— START DATA RECORDS —

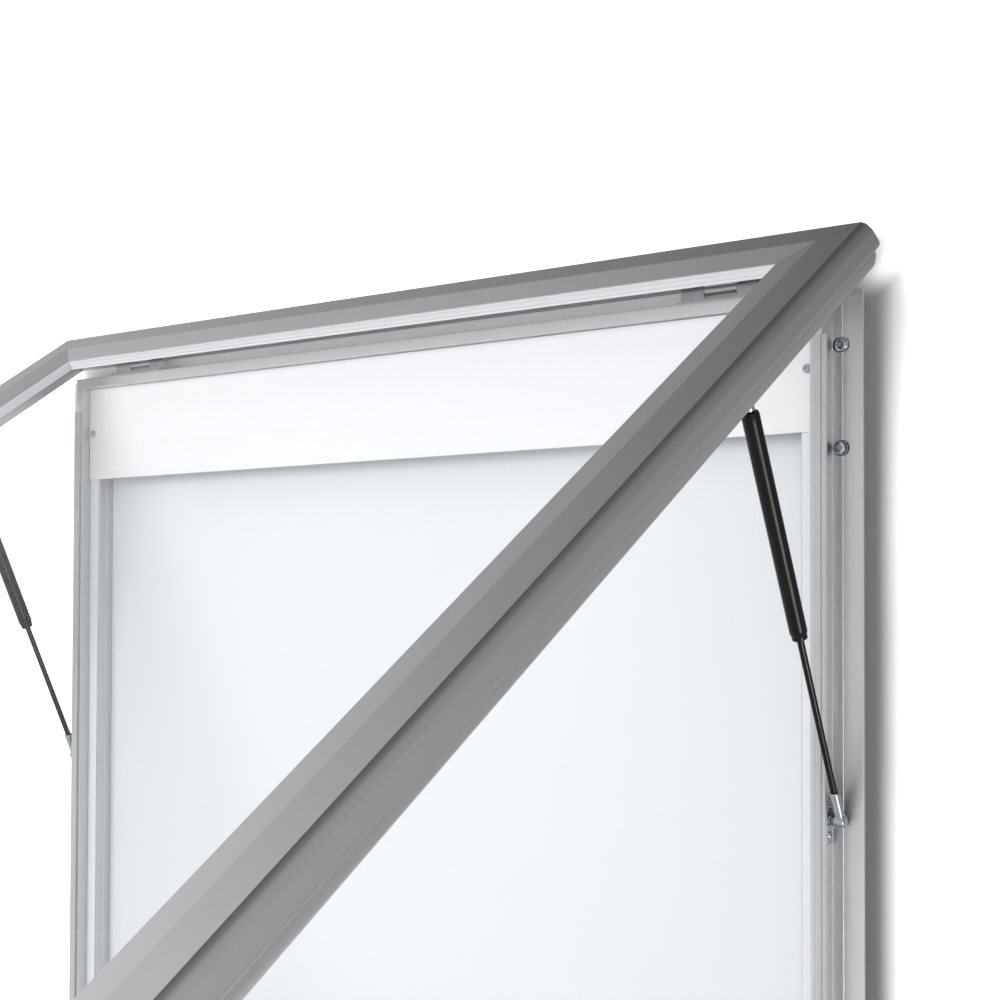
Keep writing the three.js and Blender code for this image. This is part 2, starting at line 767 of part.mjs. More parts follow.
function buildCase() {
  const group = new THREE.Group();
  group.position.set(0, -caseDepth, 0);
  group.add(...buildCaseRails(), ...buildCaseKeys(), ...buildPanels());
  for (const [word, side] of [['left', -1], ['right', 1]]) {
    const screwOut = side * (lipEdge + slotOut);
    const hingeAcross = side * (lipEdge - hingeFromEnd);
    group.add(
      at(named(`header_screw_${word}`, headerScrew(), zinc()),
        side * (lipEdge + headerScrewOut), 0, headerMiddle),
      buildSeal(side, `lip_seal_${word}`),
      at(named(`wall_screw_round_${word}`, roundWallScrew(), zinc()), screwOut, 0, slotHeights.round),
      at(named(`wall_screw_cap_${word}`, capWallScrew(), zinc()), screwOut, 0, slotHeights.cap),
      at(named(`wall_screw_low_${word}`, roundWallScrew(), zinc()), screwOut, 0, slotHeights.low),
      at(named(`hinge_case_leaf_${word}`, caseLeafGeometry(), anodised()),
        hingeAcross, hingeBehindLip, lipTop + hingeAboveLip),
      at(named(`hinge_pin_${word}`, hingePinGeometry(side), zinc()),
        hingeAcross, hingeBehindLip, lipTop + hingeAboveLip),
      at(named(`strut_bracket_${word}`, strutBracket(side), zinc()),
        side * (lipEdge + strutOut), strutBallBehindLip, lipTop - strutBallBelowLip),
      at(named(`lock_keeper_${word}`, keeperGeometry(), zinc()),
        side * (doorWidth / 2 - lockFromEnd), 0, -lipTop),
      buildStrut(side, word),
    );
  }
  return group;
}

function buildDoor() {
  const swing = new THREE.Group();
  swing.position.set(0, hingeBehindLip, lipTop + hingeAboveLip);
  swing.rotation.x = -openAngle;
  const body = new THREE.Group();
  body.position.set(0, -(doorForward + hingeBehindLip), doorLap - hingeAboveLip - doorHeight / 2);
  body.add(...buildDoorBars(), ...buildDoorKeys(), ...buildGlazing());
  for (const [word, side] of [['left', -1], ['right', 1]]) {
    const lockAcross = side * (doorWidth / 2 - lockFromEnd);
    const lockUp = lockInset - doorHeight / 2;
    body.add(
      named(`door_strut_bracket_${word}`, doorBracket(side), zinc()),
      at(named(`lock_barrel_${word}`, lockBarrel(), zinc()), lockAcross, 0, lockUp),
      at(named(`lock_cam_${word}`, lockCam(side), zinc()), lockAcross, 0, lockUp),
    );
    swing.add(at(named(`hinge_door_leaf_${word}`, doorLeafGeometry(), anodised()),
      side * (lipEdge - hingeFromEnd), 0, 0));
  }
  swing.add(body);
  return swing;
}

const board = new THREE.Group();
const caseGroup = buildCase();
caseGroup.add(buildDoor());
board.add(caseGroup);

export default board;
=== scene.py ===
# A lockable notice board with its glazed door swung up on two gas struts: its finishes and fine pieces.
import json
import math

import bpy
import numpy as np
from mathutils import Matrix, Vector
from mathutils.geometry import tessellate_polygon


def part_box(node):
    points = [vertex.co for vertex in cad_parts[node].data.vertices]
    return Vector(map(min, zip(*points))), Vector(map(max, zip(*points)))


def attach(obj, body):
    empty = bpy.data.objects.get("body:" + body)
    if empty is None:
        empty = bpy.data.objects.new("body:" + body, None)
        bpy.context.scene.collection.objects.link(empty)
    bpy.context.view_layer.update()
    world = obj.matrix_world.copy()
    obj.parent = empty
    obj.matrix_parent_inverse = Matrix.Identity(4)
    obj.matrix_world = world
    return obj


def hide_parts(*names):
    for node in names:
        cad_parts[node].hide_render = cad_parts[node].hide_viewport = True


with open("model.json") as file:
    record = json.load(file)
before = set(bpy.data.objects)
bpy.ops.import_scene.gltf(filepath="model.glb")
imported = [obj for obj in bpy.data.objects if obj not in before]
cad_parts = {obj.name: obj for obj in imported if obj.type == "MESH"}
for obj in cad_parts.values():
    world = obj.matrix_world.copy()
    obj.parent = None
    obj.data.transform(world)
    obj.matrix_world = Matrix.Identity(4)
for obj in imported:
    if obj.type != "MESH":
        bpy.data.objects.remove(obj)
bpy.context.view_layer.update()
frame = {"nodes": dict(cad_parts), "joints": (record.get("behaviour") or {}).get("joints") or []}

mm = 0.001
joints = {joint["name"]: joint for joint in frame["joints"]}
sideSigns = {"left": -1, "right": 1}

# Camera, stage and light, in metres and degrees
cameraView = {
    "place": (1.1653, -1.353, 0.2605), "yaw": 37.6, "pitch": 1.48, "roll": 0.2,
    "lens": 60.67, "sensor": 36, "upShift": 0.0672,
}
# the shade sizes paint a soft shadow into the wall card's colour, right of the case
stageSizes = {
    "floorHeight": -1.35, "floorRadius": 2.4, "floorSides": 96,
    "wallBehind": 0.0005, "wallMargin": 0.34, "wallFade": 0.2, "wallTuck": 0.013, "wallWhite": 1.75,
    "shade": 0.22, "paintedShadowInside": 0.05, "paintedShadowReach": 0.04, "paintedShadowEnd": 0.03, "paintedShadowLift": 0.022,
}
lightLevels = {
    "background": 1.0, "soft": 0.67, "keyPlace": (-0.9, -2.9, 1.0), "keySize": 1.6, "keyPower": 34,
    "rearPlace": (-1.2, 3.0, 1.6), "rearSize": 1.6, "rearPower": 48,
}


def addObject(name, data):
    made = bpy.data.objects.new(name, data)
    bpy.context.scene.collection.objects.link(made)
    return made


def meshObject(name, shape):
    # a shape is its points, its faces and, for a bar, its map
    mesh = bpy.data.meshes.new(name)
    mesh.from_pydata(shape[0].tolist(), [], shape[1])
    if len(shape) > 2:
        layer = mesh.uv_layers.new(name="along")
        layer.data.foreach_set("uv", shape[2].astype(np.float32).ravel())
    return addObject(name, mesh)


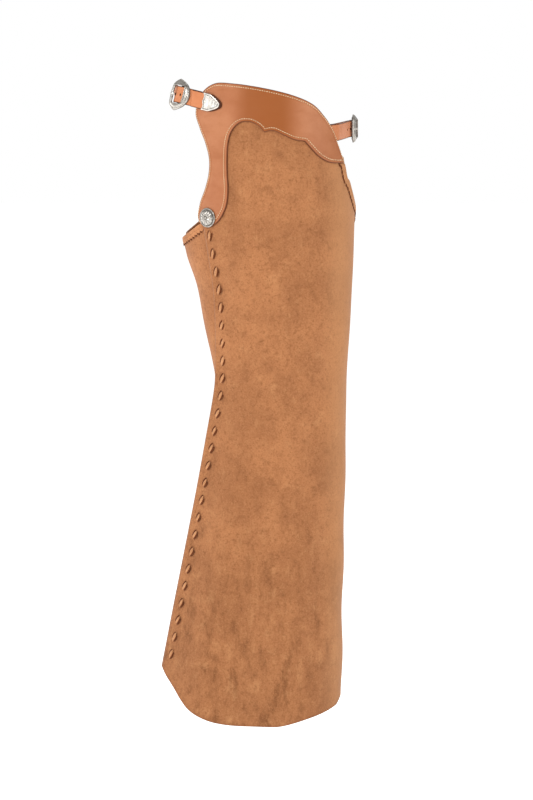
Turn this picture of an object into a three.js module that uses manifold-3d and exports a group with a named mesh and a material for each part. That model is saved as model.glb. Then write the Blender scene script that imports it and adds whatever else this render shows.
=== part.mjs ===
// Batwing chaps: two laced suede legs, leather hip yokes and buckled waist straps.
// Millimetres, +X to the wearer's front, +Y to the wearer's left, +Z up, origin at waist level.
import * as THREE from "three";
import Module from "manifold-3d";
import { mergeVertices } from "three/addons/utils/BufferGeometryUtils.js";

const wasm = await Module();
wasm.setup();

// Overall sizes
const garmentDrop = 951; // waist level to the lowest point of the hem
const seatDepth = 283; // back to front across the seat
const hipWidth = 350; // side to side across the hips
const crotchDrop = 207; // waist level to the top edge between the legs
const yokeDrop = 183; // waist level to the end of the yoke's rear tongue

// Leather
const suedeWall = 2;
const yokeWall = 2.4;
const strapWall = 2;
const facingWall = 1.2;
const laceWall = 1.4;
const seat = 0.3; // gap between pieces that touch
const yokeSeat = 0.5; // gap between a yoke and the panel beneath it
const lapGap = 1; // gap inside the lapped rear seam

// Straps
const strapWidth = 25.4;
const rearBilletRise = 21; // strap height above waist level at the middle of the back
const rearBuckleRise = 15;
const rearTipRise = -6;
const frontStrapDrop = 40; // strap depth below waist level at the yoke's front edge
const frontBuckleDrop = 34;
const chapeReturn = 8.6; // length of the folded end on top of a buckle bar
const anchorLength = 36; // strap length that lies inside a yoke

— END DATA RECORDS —

From the records above, extract every line exactly as it stands.

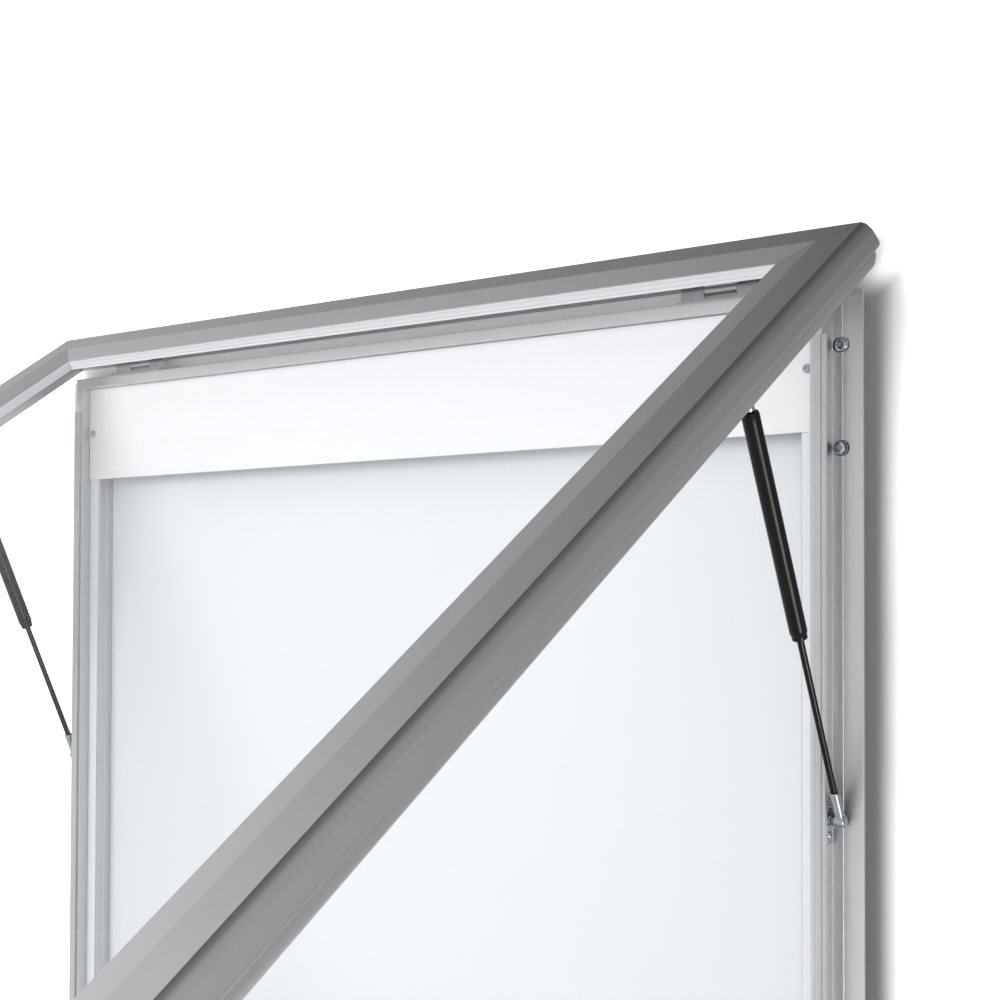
Keep writing the three.js and Blender code for this image. This is part 2, starting at line 767 of part.mjs. More parts follow.
function buildCase() {
  const group = new THREE.Group();
  group.position.set(0, -caseDepth, 0);
  group.add(...buildCaseRails(), ...buildCaseKeys(), ...buildPanels());
  for (const [word, side] of [['left', -1], ['right', 1]]) {
    const screwOut = side * (lipEdge + slotOut);
    const hingeAcross = side * (lipEdge - hingeFromEnd);
    group.add(
      at(named(`header_screw_${word}`, headerScrew(), zinc()),
        side * (lipEdge + headerScrewOut), 0, headerMiddle),
      buildSeal(side, `lip_seal_${word}`),
      at(named(`wall_screw_round_${word}`, roundWallScrew(), zinc()), screwOut, 0, slotHeights.round),
      at(named(`wall_screw_cap_${word}`, capWallScrew(), zinc()), screwOut, 0, slotHeights.cap),
      at(named(`wall_screw_low_${word}`, roundWallScrew(), zinc()), screwOut, 0, slotHeights.low),
      at(named(`hinge_case_leaf_${word}`, caseLeafGeometry(), anodised()),
        hingeAcross, hingeBehindLip, lipTop + hingeAboveLip),
      at(named(`hinge_pin_${word}`, hingePinGeometry(side), zinc()),
        hingeAcross, hingeBehindLip, lipTop + hingeAboveLip),
      at(named(`strut_bracket_${word}`, strutBracket(side), zinc()),
        side * (lipEdge + strutOut), strutBallBehindLip, lipTop - strutBallBelowLip),
      at(named(`lock_keeper_${word}`, keeperGeometry(), zinc()),
        side * (doorWidth / 2 - lockFromEnd), 0, -lipTop),
      buildStrut(side, word),
    );
  }
  return group;
}

function buildDoor() {
  const swing = new THREE.Group();
  swing.position.set(0, hingeBehindLip, lipTop + hingeAboveLip);
  swing.rotation.x = -openAngle;
  const body = new THREE.Group();
  body.position.set(0, -(doorForward + hingeBehindLip), doorLap - hingeAboveLip - doorHeight / 2);
  body.add(...buildDoorBars(), ...buildDoorKeys(), ...buildGlazing());
  for (const [word, side] of [['left', -1], ['right', 1]]) {
    const lockAcross = side * (doorWidth / 2 - lockFromEnd);
    const lockUp = lockInset - doorHeight / 2;
    body.add(
      named(`door_strut_bracket_${word}`, doorBracket(side), zinc()),
      at(named(`lock_barrel_${word}`, lockBarrel(), zinc()), lockAcross, 0, lockUp),
      at(named(`lock_cam_${word}`, lockCam(side), zinc()), lockAcross, 0, lockUp),
    );
    swing.add(at(named(`hinge_door_leaf_${word}`, doorLeafGeometry(), anodised()),
      side * (lipEdge - hingeFromEnd), 0, 0));
  }
  swing.add(body);
  return swing;
}

const board = new THREE.Group();
const caseGroup = buildCase();
caseGroup.add(buildDoor());
board.add(caseGroup);

export default board;
=== scene.py ===
# A lockable notice board with its glazed door swung up on two gas struts: its finishes and fine pieces.
import json
import math

import bpy
import numpy as np
from mathutils import Matrix, Vector
from mathutils.geometry import tessellate_polygon


def part_box(node):
    points = [vertex.co for vertex in cad_parts[node].data.vertices]
    return Vector(map(min, zip(*points))), Vector(map(max, zip(*points)))


def attach(obj, body):
    empty = bpy.data.objects.get("body:" + body)
    if empty is None:
        empty = bpy.data.objects.new("body:" + body, None)
        bpy.context.scene.collection.objects.link(empty)
    bpy.context.view_layer.update()
    world = obj.matrix_world.copy()
    obj.parent = empty
    obj.matrix_parent_inverse = Matrix.Identity(4)
    obj.matrix_world = world
    return obj


def hide_parts(*names):
    for node in names:
        cad_parts[node].hide_render = cad_parts[node].hide_viewport = True


with open("model.json") as file:
    record = json.load(file)
before = set(bpy.data.objects)
bpy.ops.import_scene.gltf(filepath="model.glb")
imported = [obj for obj in bpy.data.objects if obj not in before]
cad_parts = {obj.name: obj for obj in imported if obj.type == "MESH"}
for obj in cad_parts.values():
    world = obj.matrix_world.copy()
    obj.parent = None
    obj.data.transform(world)
    obj.matrix_world = Matrix.Identity(4)
for obj in imported:
    if obj.type != "MESH":
        bpy.data.objects.remove(obj)
bpy.context.view_layer.update()
frame = {"nodes": dict(cad_parts), "joints": (record.get("behaviour") or {}).get("joints") or []}

mm = 0.001
joints = {joint["name"]: joint for joint in frame["joints"]}
sideSigns = {"left": -1, "right": 1}

# Camera, stage and light, in metres and degrees
cameraView = {
    "place": (1.1653, -1.353, 0.2605), "yaw": 37.6, "pitch": 1.48, "roll": 0.2,
    "lens": 60.67, "sensor": 36, "upShift": 0.0672,
}
# the shade sizes paint a soft shadow into the wall card's colour, right of the case
stageSizes = {
    "floorHeight": -1.35, "floorRadius": 2.4, "floorSides": 96,
    "wallBehind": 0.0005, "wallMargin": 0.34, "wallFade": 0.2, "wallTuck": 0.013, "wallWhite": 1.75,
    "shade": 0.22, "paintedShadowInside": 0.05, "paintedShadowReach": 0.04, "paintedShadowEnd": 0.03, "paintedShadowLift": 0.022,
}
lightLevels = {
    "background": 1.0, "soft": 0.67, "keyPlace": (-0.9, -2.9, 1.0), "keySize": 1.6, "keyPower": 34,
    "rearPlace": (-1.2, 3.0, 1.6), "rearSize": 1.6, "rearPower": 48,
}


def addObject(name, data):
    made = bpy.data.objects.new(name, data)
    bpy.context.scene.collection.objects.link(made)
    return made


def meshObject(name, shape):
    # a shape is its points, its faces and, for a bar, its map
    mesh = bpy.data.meshes.new(name)
    mesh.from_pydata(shape[0].tolist(), [], shape[1])
    if len(shape) > 2:
        layer = mesh.uv_layers.new(name="along")
        layer.data.foreach_set("uv", shape[2].astype(np.float32).ravel())
    return addObject(name, mesh)


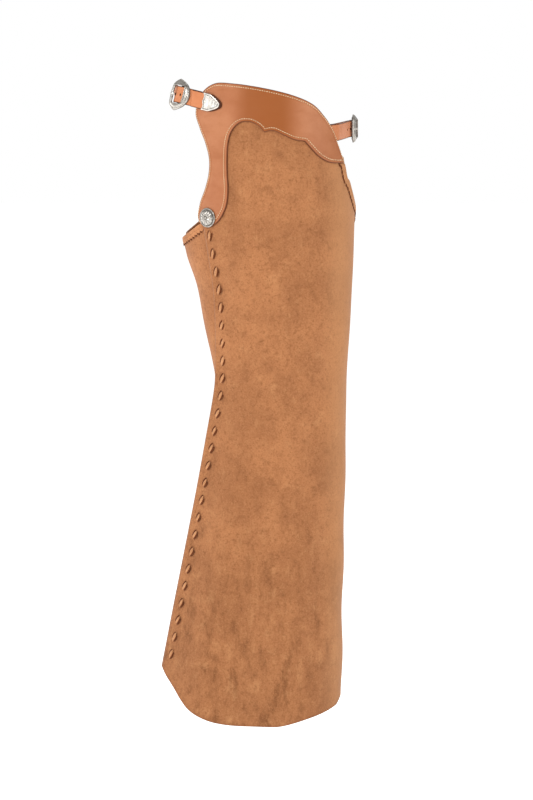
Turn this picture of an object into a three.js module that uses manifold-3d and exports a group with a named mesh and a material for each part. That model is saved as model.glb. Then write the Blender scene script that imports it and adds whatever else this render shows.
=== part.mjs ===
// Batwing chaps: two laced suede legs, leather hip yokes and buckled waist straps.
// Millimetres, +X to the wearer's front, +Y to the wearer's left, +Z up, origin at waist level.
import * as THREE from "three";
import Module from "manifold-3d";
import { mergeVertices } from "three/addons/utils/BufferGeometryUtils.js";

const wasm = await Module();
wasm.setup();

// Overall sizes
const garmentDrop = 951; // waist level to the lowest point of the hem
const seatDepth = 283; // back to front across the seat
const hipWidth = 350; // side to side across the hips
const crotchDrop = 207; // waist level to the top edge between the legs
const yokeDrop = 183; // waist level to the end of the yoke's rear tongue

// Leather
const suedeWall = 2;
const yokeWall = 2.4;
const strapWall = 2;
const facingWall = 1.2;
const laceWall = 1.4;
const seat = 0.3; // gap between pieces that touch
const yokeSeat = 0.5; // gap between a yoke and the panel beneath it
const lapGap = 1; // gap inside the lapped rear seam

// Straps
const strapWidth = 25.4;
const rearBilletRise = 21; // strap height above waist level at the middle of the back
const rearBuckleRise = 15;
const rearTipRise = -6;
const frontStrapDrop = 40; // strap depth below waist level at the yoke's front edge
const frontBuckleDrop = 34;
const chapeReturn = 8.6; // length of the folded end on top of a buckle bar
const anchorLength = 36; // strap length that lies inside a yoke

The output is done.